I’ve got a lot of work to do on my Russian. And I want to learn German, because it’s a country that I find fascinating. And I’m absolutely determined next time to be able to ask when the train leaves in German, and not to depend on the fact that the Germans all speak English. I’ve got a lot of work to do. So do you. Because the global village that we’re living in, clearly, is one whether the connections are closer, where modern travel has made it possible to be there in a matter of hours when it used to take weeks and months. All of that is really terrific.
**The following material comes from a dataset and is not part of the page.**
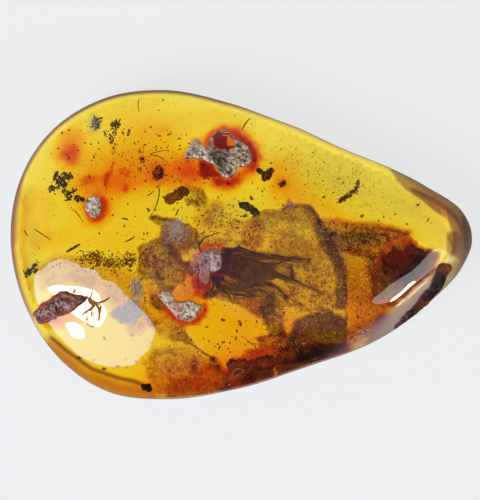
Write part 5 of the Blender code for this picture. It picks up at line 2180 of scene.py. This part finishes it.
CLOUDS = (
    StainCloud("smoke_stain", Stain.SMOKE, (
        spot(103, 73, 7.8, 3.0, 0.26, -25), spot(8, 30, 6.0, 1.6, 0.1), spot(166, 45, 2.6, 2.0, 0.12, -30),
        spot(-216, -33, 1.2, 2.8, 0.3), Streak(tenths(-212, 55, -214, 30, -208, 5), 0.6, 0.14),
    ), 2.2, sheet=Sheet(step=0.4), least=0.01),
    StainCloud("gold_stain", Stain.GOLD, (
        Patch(tenths(-220, 59, -192, 53, -184, 39, -192, 19, -188, 3, -208, -7, -222, 9), 0.35, 0.3),
        Patch(tenths(
            -158, 137, -142, 141, -82, 153, -74, 141, -112, 129, -130, 117, -146, 123,
        ), 0.25, 0.3),
        Patch(tenths(-188, 95, -180, 117, -164, 129, -154, 123, -172, 113, -176, 85, -186, 73), 0.25, 0.3),
        Patch(tenths(-182, 5, -146, 13, -102, 13, -92, 5, -122, -3, -162, -5), 0.12, 0.3),
        spot(8, -55, 13.0, 6.0, 0.9, -8), spot(-122, 75, 7.0, 4.5, 0.5, 20), spot(58, -5, 7.0, 4.0, 0.4),
        spot(-42, -125, 9.0, 2.8, 1.2, 8), spot(-157, -120, 4.0, 2.0, 0.4, -40),
        spot(-92, 113, 3.0, 1.6, 0.8), spot(-24, 127, 3.4, 0.9, 0.35, -4),
        spot(-190, 5, 2.2, 0.9, 0.5, 24), spot(80, 37, 4.0, 0.8, 0.45, -20), spot(48, -80, 1.4, 1.2, 0.9),
    ), 3.0),
    StainCloud("orange_stain", Stain.ORANGE, (
        spot(-172, 95, 1.3, 1.5, 1.2), spot(-168, 109, 1.2, 0.9, 0.5), spot(-130, 63, 3.4, 1.3, 1.5, 5),
        spot(-122, 85, 3.4, 1.4, 0.7, 5), spot(-70, 73, 3.0, 1.5, 1.3, -5), spot(-52, 71, 1.6, 1.0, 1.0),
        spot(40, 60, 1.7, 1.3, 0.8, -30), spot(40, 79, 1.8, 1.3, 0.45), spot(64, 51, 2.6, 1.6, 0.3, -20),
        spot(-147, 40, 1.7, 1.5, 0.7), spot(-117, 57, 1.2, 1.0, 0.5), spot(-62, -55, 3.0, 2.2, 0.5, 30),
        spot(-37, -133, 6.0, 1.5, 1.0, 12), spot(120, -70, 1.8, 3.2, 0.7),
        spot(20, -107, 4.0, 1.4, 0.6, 20), spot(153, -17, 2.6, 2.4, 0.3), spot(138, 15, 3.4, 0.7, 0.6, -8),
        Streak(tenths(-218, 50, -219, -5, -212, -55), 0.4, 0.5), spot(115, -40, 1.2, 2.6, 0.5),
        spot(-182, -75, 2.0, 0.8, 0.9, 10), spot(-80, 117, 0.6, 0.5, 0.3), spot(0, -79, 3.6, 2.2, 0.3, 20),
    ), 4.1),
    StainCloud("red_stain", Stain.RED, (
        spot(-172, 91, 0.7, 0.8, 0.9), spot(-49, -33, 0.9, 1.2, 0.6), spot(-80, -70, 1.2, 0.5, 0.3),
        spot(-117, 55, 0.4, 0.4, 0.9), spot(-154, 65, 0.9, 0.4, 0.7, 10), spot(-135, 69, 0.4, 0.5, 0.8),
        Streak(tenths(-123, 75, -117, 77, -113, 72, -117, 67, -122, 70), 0.16, 0.5),
        spot(-117, 73, 0.4, 0.3, 0.3), Streak(tenths(-128, 82, -136, 69, -136, 55), 0.16, 0.9),
        spot(-84, 72, 0.9, 1.0, 0.6), spot(41, 60, 0.5, 0.5, 0.6), spot(-100, 86, 0.25, 0.3, 0.7),
        spot(-48, 69, 1.2, 0.9, 0.25), spot(-52, 57, 1.4, 0.4, 0.3, -8),
    ), 5.2),
    StainCloud("halo_orange", Stain.ORANGE, (
        Patch(TOP_OUTLINE, 0.7, 0.8, 0.3),
        Streak(tenths(-6, 113, 6, 104, 14, 90, 11, 77, 0, 68, -14, 60, -28, 62), 0.7, 1.2),
        Streak(tenths(-37, 98, -34, 109, -20, 117, -6, 113), 0.45, 0.9), spot(-50, 77, 1.5, 1.0, 1.0),
        Patch(LEFT_OUTLINE, 1.2, 0.7, 0.4), spot(-138, 39, 0.7, 1.2, 1.0), spot(-148, 23, 1.0, 0.6, 0.7),
        Patch(LOWER_OUTLINE, 0.6, 0.6, 0.4), Patch(CENTRE_OUTLINE, 0.6, 0.6, 0.4),
        Patch(LOG_OUTLINE, 0.5, 0.5, 0.1), Streak(tenths(-204, -81, -196, -80, -186, -76), 0.4, 0.7),
    ), 1.3, sheet=Sheet(step=0.16), drape=True, grain=0.8, ragged=0.3),
    StainCloud("halo_red", Stain.RED, (
        Streak(tenths(-36, 97, -34, 107, -28, 114, -17, 116.4, -7, 111), 0.3, 0.7),
        spot(-18, 101, 1.0, 0.9, 1.0), Streak(tenths(-7, 111, 2, 105, 10, 97, 13, 88, 11, 79), 0.5, 1.1),
        Streak(tenths(10, 78, 3, 73, -3, 69, -6, 64), 0.4, 0.5),
        Streak(tenths(-8, 64, -17, 61, -26, 63), 0.45, 1.0),
        Streak(tenths(-139, 46, -136.5, 39, -139, 30, -145, 25, -153, 29, -156, 36), 0.24, 0.9),
        Streak(tenths(-74, -65, -67, -73, -57, -78, -47, -77, -40, -70, -37, -63), 0.34, 1.3),
        spot(-76, -56, 0.5, 0.5, 0.3), Streak(tenths(-43, -8, -34, -1, -24, 0, -18, -7), 0.34, 0.9),
        Patch(tenths(-50, -11, -42, -9, -41, -39, -49, -37), 0.9, 0.4),
        Patch(tenths(-50, -35, -32, -35, -30, -45, -39, -55, -48, -51), 0.9, 0.5),
        spot(-56, -47, 0.8, 0.5, 0.4), Streak(tenths(-16, -9, -16, -21, -19, -28), 0.3, 0.5),
    ), 1.0, sheet=Sheet(step=0.12), drape=True, grain=0.7, ragged=0.25),
    StainCloud("halo_maroon", Stain.MAROON, (
        Patch(tenths(-42, 85, -36, 84, -29, 78, -24, 73, -21, 67, -29, 68, -38, 65, -44, 73), 1.0, 0.6),
        Patch(tenths(-28, 108, -20, 111, -13, 109, -16, 101, -8, 98, -10, 93, -24, 93, -29, 99), 1.3, 0.3),
        Streak(tenths(-2, 108, 6, 101, 11, 93, 12, 85), 0.3, 0.6),
        Patch(tenths(-28, 65, -10, 65, -11, 60, -26, 60), 0.4, 0.3),
        Patch(tenths(-4, 104, 8, 96, 14, 87, 11, 83, 4, 97), 0.5, 0.3),
        Patch(tenths(-48, -16, -42, -15, -42, -27, -47, -26), 1.4, 0.15), spot(-41, -41, 0.7, 0.5, 0.6),
        Patch(tenths(-32, -27, -19, -26, -18, -36, -30, -36), 0.7, 0.3),
    ), 0.8, sheet=Sheet(step=0.1), drape=True, grain=0.45, ragged=0.28),
)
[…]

But if we think of the global village not as a collection of Americans at a conference, but rather as more like the Olympic Village, where people keep their identities, keep their cultures, keep their linguistic distinctions, and where we’re better served if we can communicate, at least with one of them, in a way that they understand and can communicate fully with us, we’re all going to be a lot better off.
Not for utilitarian and commercial reasons, but because as Americans, leaders of what we still think of as the free world, it is very important for us, morally, politically, culturally, to make that try. So I’m delighted to be with you. I really do send my congratulations to all of your award winners. It’s wonderful to see so many of you here and to see that you span from the grades all the way through college and university, because we’ve got to learn to make this a seamless web in the education of our young people.
Thank you very much for having me with you.